TASK: What follows is a listing; give it again exactly, in its entirety.

━━ GIVEN INFORMATION

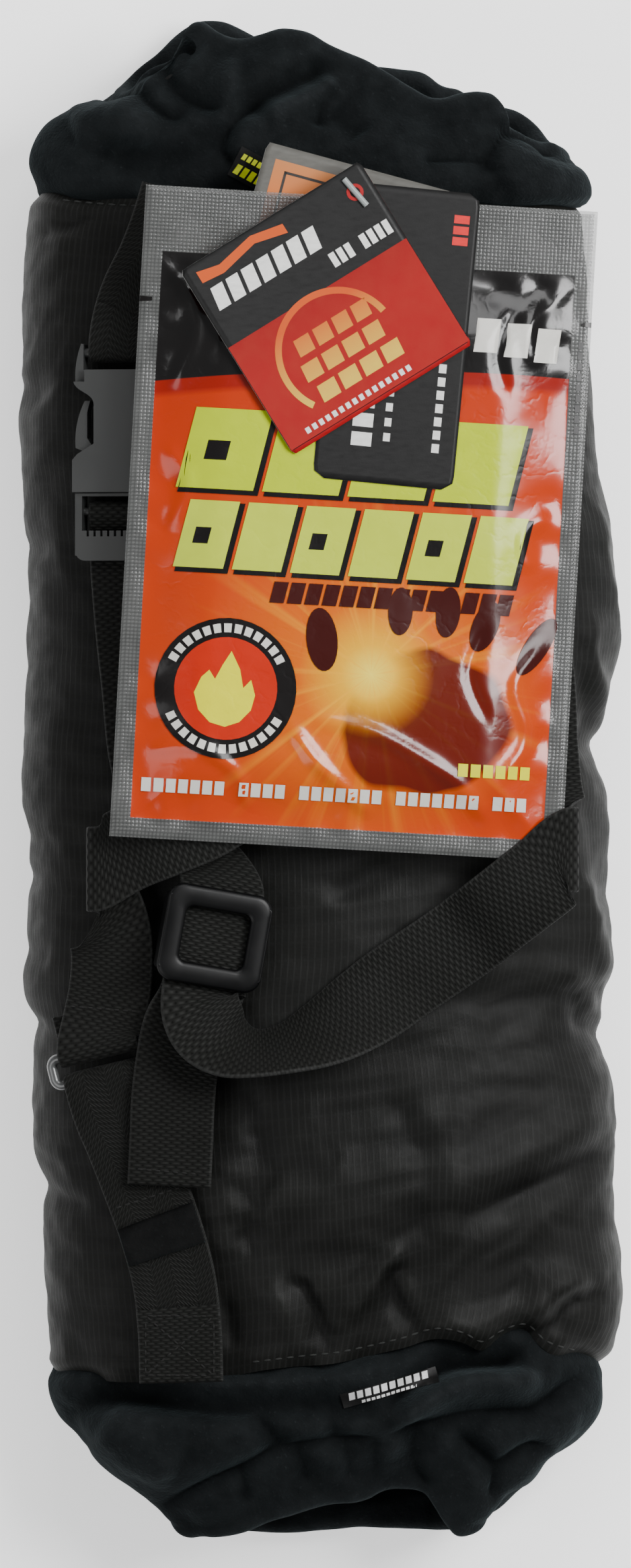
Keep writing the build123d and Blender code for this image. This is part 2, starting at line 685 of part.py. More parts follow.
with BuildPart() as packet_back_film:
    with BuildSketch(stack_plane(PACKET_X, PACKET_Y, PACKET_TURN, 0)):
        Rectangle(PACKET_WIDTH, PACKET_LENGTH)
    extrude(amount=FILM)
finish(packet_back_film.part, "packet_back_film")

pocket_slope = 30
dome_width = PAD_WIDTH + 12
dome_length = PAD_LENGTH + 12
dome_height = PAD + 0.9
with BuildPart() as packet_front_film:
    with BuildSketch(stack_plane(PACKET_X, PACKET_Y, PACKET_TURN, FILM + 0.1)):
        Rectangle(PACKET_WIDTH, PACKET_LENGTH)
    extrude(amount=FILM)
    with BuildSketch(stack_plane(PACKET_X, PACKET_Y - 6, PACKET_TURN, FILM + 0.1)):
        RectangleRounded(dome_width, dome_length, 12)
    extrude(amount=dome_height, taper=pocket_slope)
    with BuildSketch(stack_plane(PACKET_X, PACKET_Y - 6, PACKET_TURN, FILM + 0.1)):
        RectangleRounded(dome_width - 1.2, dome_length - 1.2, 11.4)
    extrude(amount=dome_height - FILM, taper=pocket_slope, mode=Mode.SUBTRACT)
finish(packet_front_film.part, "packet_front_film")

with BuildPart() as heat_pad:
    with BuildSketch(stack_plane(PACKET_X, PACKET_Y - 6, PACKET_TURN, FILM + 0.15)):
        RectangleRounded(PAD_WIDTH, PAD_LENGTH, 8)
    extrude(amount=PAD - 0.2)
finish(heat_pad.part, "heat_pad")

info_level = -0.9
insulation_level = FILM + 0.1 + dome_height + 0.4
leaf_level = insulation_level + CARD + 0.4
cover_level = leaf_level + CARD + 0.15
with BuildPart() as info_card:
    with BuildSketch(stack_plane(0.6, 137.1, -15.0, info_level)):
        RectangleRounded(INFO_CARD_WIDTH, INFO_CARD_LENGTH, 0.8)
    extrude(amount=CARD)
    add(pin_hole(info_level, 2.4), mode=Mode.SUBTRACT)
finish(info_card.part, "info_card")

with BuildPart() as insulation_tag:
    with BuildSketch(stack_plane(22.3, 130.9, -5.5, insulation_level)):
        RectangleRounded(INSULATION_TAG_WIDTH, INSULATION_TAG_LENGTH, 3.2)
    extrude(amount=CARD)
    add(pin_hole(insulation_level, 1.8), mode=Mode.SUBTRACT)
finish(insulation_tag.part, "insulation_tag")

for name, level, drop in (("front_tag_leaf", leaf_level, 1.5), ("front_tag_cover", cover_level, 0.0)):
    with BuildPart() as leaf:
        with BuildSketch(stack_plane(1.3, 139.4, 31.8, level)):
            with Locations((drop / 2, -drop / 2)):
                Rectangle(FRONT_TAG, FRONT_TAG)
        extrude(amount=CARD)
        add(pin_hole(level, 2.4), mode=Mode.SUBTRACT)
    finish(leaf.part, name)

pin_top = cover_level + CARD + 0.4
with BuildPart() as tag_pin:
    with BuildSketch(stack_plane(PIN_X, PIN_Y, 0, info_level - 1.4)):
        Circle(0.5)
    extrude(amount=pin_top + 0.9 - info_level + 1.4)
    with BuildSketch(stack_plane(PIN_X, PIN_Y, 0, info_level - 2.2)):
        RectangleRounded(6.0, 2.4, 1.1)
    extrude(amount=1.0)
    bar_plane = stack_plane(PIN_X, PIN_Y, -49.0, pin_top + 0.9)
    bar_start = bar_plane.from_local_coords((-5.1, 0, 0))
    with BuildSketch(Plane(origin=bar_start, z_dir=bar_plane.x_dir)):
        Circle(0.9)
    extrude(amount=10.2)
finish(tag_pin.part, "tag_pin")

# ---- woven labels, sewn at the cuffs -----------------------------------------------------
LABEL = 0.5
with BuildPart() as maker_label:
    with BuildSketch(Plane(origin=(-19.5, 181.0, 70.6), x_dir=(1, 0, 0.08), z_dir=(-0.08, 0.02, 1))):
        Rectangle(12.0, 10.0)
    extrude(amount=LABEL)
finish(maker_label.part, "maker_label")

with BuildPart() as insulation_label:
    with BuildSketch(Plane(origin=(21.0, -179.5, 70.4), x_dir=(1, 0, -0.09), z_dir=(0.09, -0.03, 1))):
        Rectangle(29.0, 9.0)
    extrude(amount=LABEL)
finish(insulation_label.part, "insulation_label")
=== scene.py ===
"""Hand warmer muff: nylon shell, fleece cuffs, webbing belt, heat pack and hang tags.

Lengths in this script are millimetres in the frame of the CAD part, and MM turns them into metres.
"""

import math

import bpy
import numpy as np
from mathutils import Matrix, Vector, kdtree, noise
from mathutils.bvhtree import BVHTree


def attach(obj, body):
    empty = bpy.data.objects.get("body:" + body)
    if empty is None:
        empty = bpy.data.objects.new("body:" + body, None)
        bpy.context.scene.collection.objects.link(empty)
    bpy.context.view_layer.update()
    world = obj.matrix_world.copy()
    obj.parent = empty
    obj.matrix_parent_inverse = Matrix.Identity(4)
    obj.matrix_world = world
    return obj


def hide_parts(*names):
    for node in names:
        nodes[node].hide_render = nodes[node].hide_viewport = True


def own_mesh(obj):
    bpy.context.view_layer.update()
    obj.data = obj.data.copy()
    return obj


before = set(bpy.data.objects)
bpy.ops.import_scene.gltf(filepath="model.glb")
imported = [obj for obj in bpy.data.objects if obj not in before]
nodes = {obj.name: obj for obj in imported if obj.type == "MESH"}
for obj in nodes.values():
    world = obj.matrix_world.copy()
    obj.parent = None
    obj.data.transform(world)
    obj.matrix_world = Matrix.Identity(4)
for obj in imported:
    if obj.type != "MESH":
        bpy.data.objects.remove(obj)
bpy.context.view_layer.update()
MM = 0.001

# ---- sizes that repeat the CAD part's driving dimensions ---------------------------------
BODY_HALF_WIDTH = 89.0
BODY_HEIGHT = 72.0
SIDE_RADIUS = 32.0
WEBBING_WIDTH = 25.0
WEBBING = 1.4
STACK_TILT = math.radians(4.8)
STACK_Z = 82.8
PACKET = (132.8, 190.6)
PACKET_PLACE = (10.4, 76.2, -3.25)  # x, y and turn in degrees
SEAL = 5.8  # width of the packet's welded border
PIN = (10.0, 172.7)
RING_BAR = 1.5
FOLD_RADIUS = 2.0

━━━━

FINISHED TASK:
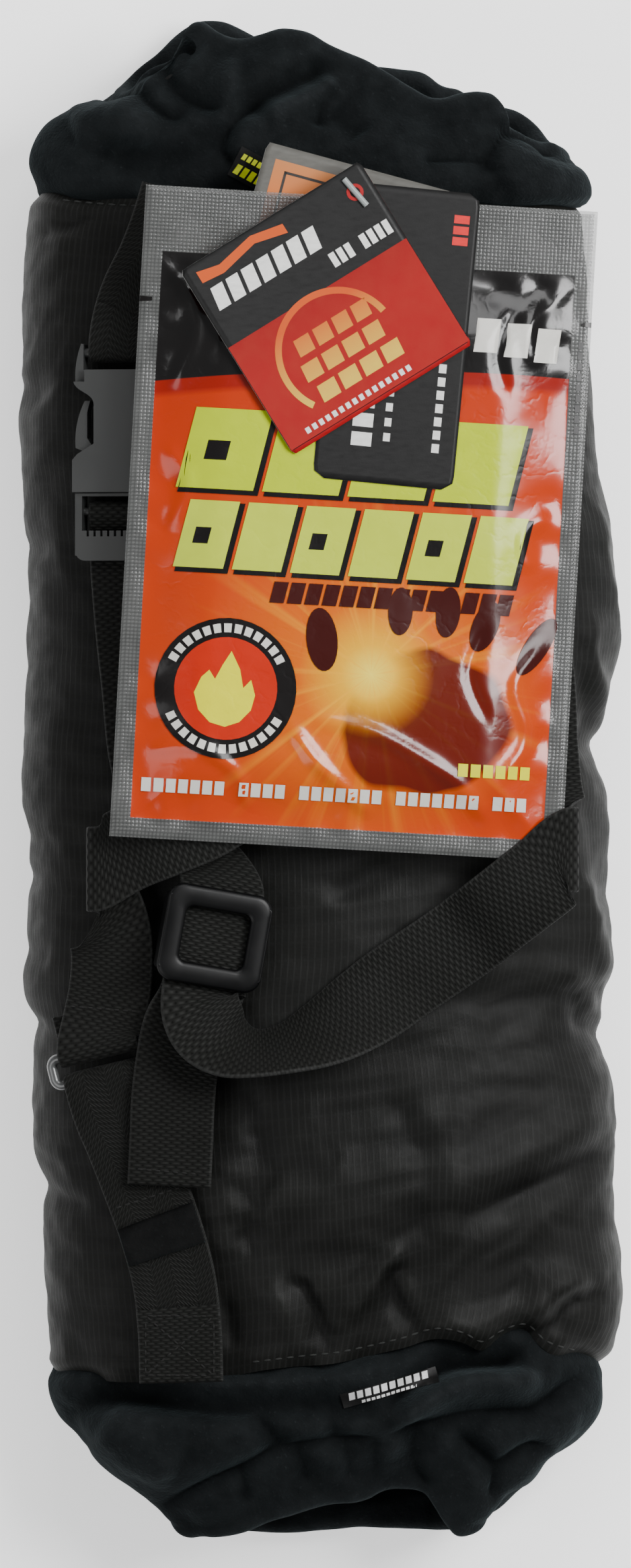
Keep writing the build123d and Blender code for this image. This is part 2, starting at line 685 of part.py. More parts follow.
with BuildPart() as packet_back_film:
    with BuildSketch(stack_plane(PACKET_X, PACKET_Y, PACKET_TURN, 0)):
        Rectangle(PACKET_WIDTH, PACKET_LENGTH)
    extrude(amount=FILM)
finish(packet_back_film.part, "packet_back_film")

pocket_slope = 30
dome_width = PAD_WIDTH + 12
dome_length = PAD_LENGTH + 12
dome_height = PAD + 0.9
with BuildPart() as packet_front_film:
    with BuildSketch(stack_plane(PACKET_X, PACKET_Y, PACKET_TURN, FILM + 0.1)):
        Rectangle(PACKET_WIDTH, PACKET_LENGTH)
    extrude(amount=FILM)
    with BuildSketch(stack_plane(PACKET_X, PACKET_Y - 6, PACKET_TURN, FILM + 0.1)):
        RectangleRounded(dome_width, dome_length, 12)
    extrude(amount=dome_height, taper=pocket_slope)
    with BuildSketch(stack_plane(PACKET_X, PACKET_Y - 6, PACKET_TURN, FILM + 0.1)):
        RectangleRounded(dome_width - 1.2, dome_length - 1.2, 11.4)
    extrude(amount=dome_height - FILM, taper=pocket_slope, mode=Mode.SUBTRACT)
finish(packet_front_film.part, "packet_front_film")

with BuildPart() as heat_pad:
    with BuildSketch(stack_plane(PACKET_X, PACKET_Y - 6, PACKET_TURN, FILM + 0.15)):
        RectangleRounded(PAD_WIDTH, PAD_LENGTH, 8)
    extrude(amount=PAD - 0.2)
finish(heat_pad.part, "heat_pad")

info_level = -0.9
insulation_level = FILM + 0.1 + dome_height + 0.4
leaf_level = insulation_level + CARD + 0.4
cover_level = leaf_level + CARD + 0.15
with BuildPart() as info_card:
    with BuildSketch(stack_plane(0.6, 137.1, -15.0, info_level)):
        RectangleRounded(INFO_CARD_WIDTH, INFO_CARD_LENGTH, 0.8)
    extrude(amount=CARD)
    add(pin_hole(info_level, 2.4), mode=Mode.SUBTRACT)
finish(info_card.part, "info_card")

with BuildPart() as insulation_tag:
    with BuildSketch(stack_plane(22.3, 130.9, -5.5, insulation_level)):
        RectangleRounded(INSULATION_TAG_WIDTH, INSULATION_TAG_LENGTH, 3.2)
    extrude(amount=CARD)
    add(pin_hole(insulation_level, 1.8), mode=Mode.SUBTRACT)
finish(insulation_tag.part, "insulation_tag")

for name, level, drop in (("front_tag_leaf", leaf_level, 1.5), ("front_tag_cover", cover_level, 0.0)):
    with BuildPart() as leaf:
        with BuildSketch(stack_plane(1.3, 139.4, 31.8, level)):
            with Locations((drop / 2, -drop / 2)):
                Rectangle(FRONT_TAG, FRONT_TAG)
        extrude(amount=CARD)
        add(pin_hole(level, 2.4), mode=Mode.SUBTRACT)
    finish(leaf.part, name)

pin_top = cover_level + CARD + 0.4
with BuildPart() as tag_pin:
    with BuildSketch(stack_plane(PIN_X, PIN_Y, 0, info_level - 1.4)):
        Circle(0.5)
    extrude(amount=pin_top + 0.9 - info_level + 1.4)
    with BuildSketch(stack_plane(PIN_X, PIN_Y, 0, info_level - 2.2)):
        RectangleRounded(6.0, 2.4, 1.1)
    extrude(amount=1.0)
    bar_plane = stack_plane(PIN_X, PIN_Y, -49.0, pin_top + 0.9)
    bar_start = bar_plane.from_local_coords((-5.1, 0, 0))
    with BuildSketch(Plane(origin=bar_start, z_dir=bar_plane.x_dir)):
        Circle(0.9)
    extrude(amount=10.2)
finish(tag_pin.part, "tag_pin")

# ---- woven labels, sewn at the cuffs -----------------------------------------------------
LABEL = 0.5
with BuildPart() as maker_label:
    with BuildSketch(Plane(origin=(-19.5, 181.0, 70.6), x_dir=(1, 0, 0.08), z_dir=(-0.08, 0.02, 1))):
        Rectangle(12.0, 10.0)
    extrude(amount=LABEL)
finish(maker_label.part, "maker_label")

with BuildPart() as insulation_label:
    with BuildSketch(Plane(origin=(21.0, -179.5, 70.4), x_dir=(1, 0, -0.09), z_dir=(0.09, -0.03, 1))):
        Rectangle(29.0, 9.0)
    extrude(amount=LABEL)
finish(insulation_label.part, "insulation_label")
=== scene.py ===
"""Hand warmer muff: nylon shell, fleece cuffs, webbing belt, heat pack and hang tags.

Lengths in this script are millimetres in the frame of the CAD part, and MM turns them into metres.
"""

import math

import bpy
import numpy as np
from mathutils import Matrix, Vector, kdtree, noise
from mathutils.bvhtree import BVHTree


def attach(obj, body):
    empty = bpy.data.objects.get("body:" + body)
    if empty is None:
        empty = bpy.data.objects.new("body:" + body, None)
        bpy.context.scene.collection.objects.link(empty)
    bpy.context.view_layer.update()
    world = obj.matrix_world.copy()
    obj.parent = empty
    obj.matrix_parent_inverse = Matrix.Identity(4)
    obj.matrix_world = world
    return obj


def hide_parts(*names):
    for node in names:
        nodes[node].hide_render = nodes[node].hide_viewport = True


def own_mesh(obj):
    bpy.context.view_layer.update()
    obj.data = obj.data.copy()
    return obj


before = set(bpy.data.objects)
bpy.ops.import_scene.gltf(filepath="model.glb")
imported = [obj for obj in bpy.data.objects if obj not in before]
nodes = {obj.name: obj for obj in imported if obj.type == "MESH"}
for obj in nodes.values():
    world = obj.matrix_world.copy()
    obj.parent = None
    obj.data.transform(world)
    obj.matrix_world = Matrix.Identity(4)
for obj in imported:
    if obj.type != "MESH":
        bpy.data.objects.remove(obj)
bpy.context.view_layer.update()
MM = 0.001

# ---- sizes that repeat the CAD part's driving dimensions ---------------------------------
BODY_HALF_WIDTH = 89.0
BODY_HEIGHT = 72.0
SIDE_RADIUS = 32.0
WEBBING_WIDTH = 25.0
WEBBING = 1.4
STACK_TILT = math.radians(4.8)
STACK_Z = 82.8
PACKET = (132.8, 190.6)
PACKET_PLACE = (10.4, 76.2, -3.25)  # x, y and turn in degrees
SEAL = 5.8  # width of the packet's welded border
PIN = (10.0, 172.7)
RING_BAR = 1.5
FOLD_RADIUS = 2.0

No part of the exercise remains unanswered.